**Task objective**
From the first line of the data through the line containing "return TAP_BEAD_RADIUS +", return each line exactly.

**Data lines**

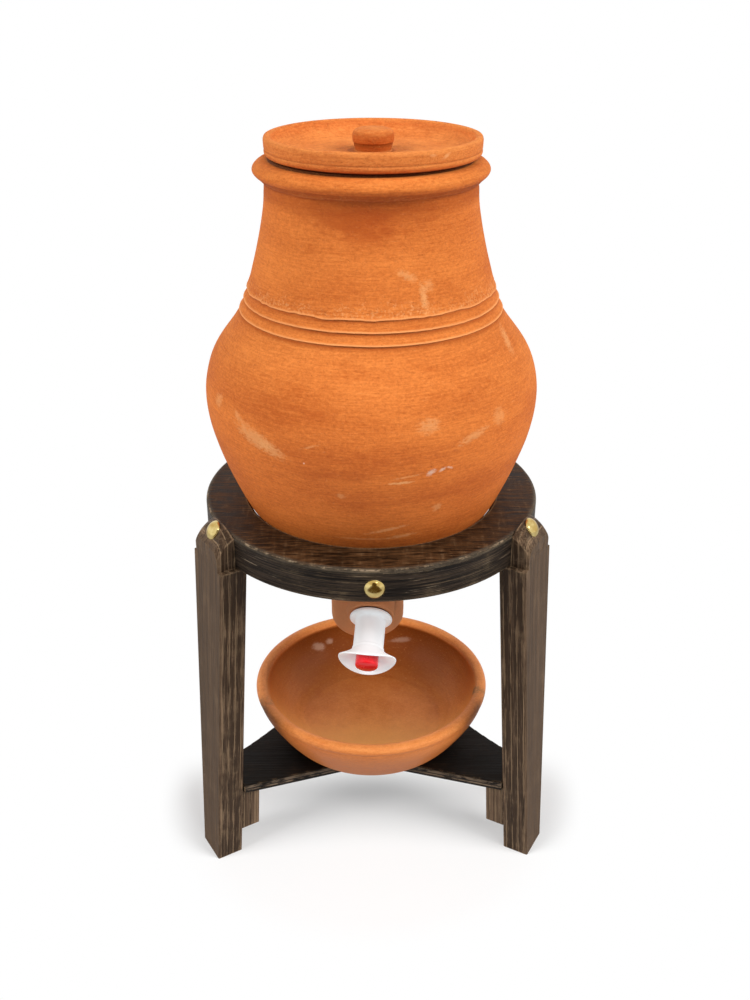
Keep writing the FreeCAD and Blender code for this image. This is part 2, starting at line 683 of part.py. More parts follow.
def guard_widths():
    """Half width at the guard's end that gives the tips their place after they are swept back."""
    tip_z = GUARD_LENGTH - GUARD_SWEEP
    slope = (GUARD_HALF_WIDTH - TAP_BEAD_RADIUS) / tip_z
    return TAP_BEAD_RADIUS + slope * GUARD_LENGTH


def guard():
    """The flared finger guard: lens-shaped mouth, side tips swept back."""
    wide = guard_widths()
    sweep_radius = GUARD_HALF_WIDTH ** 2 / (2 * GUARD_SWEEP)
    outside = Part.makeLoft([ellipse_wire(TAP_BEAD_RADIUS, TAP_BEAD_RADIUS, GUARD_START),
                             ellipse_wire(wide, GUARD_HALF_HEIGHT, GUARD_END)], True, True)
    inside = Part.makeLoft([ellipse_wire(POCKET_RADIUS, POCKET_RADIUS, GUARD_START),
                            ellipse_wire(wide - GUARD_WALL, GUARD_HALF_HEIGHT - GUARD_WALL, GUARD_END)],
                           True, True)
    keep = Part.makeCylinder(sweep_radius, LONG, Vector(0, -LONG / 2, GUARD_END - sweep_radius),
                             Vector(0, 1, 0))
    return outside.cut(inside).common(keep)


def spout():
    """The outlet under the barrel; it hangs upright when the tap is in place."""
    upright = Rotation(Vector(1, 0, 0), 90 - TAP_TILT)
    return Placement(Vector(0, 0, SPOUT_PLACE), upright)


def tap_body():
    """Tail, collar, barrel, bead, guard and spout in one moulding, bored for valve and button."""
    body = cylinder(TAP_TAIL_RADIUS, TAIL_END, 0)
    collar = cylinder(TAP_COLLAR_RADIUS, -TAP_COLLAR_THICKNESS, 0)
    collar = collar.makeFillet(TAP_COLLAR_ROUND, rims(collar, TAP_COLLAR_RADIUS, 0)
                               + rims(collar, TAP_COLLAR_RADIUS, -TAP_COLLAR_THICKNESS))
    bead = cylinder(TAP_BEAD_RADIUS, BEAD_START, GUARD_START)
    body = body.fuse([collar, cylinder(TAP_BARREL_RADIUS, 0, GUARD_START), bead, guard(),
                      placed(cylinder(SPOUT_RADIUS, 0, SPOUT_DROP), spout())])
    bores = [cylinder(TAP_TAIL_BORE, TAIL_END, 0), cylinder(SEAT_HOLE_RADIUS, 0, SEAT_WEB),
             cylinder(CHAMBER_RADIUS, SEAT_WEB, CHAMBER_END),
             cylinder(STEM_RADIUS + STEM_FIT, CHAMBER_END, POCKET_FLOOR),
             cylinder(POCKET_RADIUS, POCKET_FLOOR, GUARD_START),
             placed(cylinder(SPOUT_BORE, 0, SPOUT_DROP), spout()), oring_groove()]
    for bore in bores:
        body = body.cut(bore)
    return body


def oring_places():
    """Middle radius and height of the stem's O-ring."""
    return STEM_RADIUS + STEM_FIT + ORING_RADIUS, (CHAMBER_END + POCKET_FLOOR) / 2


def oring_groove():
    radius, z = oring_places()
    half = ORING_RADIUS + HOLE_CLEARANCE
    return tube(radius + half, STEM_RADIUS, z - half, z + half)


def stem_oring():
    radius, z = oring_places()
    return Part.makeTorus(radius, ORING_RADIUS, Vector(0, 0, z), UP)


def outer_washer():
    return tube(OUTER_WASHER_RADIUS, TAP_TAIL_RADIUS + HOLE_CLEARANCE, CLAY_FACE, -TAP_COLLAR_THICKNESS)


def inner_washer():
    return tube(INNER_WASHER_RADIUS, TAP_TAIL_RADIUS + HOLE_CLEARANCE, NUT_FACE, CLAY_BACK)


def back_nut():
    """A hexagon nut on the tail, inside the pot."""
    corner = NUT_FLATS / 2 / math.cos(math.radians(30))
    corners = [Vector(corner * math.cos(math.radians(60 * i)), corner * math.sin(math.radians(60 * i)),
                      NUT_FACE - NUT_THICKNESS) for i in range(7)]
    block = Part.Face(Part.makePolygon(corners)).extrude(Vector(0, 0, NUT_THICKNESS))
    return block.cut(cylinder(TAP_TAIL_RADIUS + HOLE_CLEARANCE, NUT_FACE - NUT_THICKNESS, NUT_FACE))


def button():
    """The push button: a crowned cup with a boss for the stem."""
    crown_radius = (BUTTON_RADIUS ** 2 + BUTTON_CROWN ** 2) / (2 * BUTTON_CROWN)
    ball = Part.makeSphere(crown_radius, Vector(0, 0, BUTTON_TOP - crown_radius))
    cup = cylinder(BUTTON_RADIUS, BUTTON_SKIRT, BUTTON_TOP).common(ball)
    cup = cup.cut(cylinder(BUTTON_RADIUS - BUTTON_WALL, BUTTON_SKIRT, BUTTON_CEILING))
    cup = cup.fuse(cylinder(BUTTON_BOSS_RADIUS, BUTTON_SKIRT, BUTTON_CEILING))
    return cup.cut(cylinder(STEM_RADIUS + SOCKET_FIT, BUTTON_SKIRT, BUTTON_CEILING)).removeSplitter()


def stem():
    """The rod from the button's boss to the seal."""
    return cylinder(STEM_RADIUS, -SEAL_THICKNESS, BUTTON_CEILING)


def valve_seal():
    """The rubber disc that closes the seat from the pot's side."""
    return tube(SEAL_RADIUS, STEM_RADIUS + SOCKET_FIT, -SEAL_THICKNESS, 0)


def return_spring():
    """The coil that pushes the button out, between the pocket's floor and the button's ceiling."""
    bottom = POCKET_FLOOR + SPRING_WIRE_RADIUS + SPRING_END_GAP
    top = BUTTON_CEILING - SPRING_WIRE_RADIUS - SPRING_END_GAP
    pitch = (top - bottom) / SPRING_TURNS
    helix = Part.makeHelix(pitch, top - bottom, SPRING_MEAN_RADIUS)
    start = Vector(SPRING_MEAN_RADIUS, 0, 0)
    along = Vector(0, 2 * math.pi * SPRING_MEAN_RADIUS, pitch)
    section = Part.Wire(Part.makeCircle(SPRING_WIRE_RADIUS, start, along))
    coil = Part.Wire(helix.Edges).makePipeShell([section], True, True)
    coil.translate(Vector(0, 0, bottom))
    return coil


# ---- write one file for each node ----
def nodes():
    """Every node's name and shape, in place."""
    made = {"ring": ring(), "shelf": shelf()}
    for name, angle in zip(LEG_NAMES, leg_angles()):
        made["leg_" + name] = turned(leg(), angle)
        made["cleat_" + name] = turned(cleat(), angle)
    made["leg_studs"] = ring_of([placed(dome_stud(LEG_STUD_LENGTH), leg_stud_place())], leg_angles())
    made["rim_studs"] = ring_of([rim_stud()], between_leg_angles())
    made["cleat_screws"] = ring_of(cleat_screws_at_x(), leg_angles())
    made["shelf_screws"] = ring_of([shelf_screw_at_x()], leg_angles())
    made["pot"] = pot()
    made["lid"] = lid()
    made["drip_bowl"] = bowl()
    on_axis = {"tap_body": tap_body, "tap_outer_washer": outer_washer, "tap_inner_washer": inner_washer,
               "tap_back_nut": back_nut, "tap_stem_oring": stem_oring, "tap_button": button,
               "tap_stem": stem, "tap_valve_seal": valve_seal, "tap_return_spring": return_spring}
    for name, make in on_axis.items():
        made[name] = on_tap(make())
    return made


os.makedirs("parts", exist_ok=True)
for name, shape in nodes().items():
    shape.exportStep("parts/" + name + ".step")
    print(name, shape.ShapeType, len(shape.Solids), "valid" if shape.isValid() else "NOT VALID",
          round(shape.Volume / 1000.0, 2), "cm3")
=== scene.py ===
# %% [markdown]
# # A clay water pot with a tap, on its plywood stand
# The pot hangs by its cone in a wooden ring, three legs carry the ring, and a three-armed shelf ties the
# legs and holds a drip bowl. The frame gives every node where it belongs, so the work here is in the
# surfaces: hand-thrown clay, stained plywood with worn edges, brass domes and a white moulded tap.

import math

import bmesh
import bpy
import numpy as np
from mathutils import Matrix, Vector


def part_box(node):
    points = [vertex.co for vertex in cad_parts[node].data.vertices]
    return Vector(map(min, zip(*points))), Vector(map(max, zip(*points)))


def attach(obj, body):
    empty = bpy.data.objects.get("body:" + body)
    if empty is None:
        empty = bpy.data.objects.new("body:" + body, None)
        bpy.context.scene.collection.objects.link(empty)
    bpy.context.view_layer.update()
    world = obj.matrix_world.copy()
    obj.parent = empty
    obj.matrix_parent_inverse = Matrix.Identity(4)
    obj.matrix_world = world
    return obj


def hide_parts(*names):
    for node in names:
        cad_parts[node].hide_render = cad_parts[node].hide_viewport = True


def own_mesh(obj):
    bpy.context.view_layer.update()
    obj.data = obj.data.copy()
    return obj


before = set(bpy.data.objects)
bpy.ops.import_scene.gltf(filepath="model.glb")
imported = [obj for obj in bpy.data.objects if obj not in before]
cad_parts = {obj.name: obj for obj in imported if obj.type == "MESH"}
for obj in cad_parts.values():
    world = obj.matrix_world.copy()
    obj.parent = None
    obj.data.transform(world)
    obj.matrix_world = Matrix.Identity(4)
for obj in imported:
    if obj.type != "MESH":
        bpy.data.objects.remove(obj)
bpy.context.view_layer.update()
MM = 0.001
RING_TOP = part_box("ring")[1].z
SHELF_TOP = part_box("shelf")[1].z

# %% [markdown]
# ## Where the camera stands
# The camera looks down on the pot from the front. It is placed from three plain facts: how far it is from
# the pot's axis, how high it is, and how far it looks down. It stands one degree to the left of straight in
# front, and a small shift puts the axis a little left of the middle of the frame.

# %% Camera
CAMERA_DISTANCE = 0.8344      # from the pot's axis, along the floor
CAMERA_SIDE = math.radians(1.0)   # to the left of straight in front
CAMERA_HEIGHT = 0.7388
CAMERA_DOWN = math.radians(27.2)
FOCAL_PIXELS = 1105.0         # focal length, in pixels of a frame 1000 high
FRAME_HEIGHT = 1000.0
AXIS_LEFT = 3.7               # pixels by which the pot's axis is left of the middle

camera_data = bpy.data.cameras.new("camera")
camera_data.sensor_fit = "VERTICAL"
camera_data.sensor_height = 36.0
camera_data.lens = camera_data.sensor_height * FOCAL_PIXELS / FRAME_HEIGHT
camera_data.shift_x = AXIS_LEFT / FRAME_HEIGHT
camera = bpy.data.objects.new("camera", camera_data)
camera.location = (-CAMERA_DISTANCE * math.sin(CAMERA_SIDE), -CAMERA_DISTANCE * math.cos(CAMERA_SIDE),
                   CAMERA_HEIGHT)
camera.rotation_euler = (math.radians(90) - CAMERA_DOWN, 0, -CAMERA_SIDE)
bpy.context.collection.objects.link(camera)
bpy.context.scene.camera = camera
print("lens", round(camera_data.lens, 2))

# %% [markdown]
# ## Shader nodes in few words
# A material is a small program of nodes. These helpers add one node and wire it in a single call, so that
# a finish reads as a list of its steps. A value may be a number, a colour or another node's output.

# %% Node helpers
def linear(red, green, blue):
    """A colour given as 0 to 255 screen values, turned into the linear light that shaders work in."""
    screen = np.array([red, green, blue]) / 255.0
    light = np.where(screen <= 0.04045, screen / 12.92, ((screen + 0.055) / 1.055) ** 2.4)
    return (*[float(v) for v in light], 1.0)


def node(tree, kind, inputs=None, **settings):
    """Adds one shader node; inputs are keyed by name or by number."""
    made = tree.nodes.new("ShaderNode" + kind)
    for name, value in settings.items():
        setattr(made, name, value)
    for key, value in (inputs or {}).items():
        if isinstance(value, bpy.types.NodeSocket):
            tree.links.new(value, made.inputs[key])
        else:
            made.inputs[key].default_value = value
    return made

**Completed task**
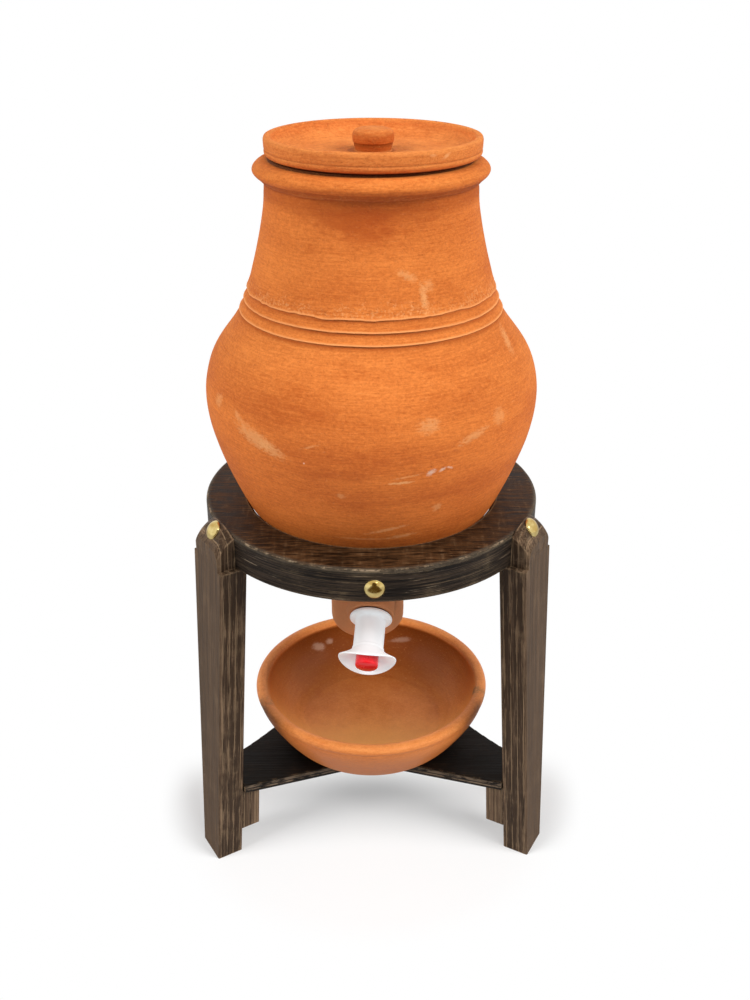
Keep writing the FreeCAD and Blender code for this image. This is part 2, starting at line 683 of part.py. More parts follow.
def guard_widths():
    """Half width at the guard's end that gives the tips their place after they are swept back."""
    tip_z = GUARD_LENGTH - GUARD_SWEEP
    slope = (GUARD_HALF_WIDTH - TAP_BEAD_RADIUS) / tip_z
    return TAP_BEAD_RADIUS + slope * GUARD_LENGTH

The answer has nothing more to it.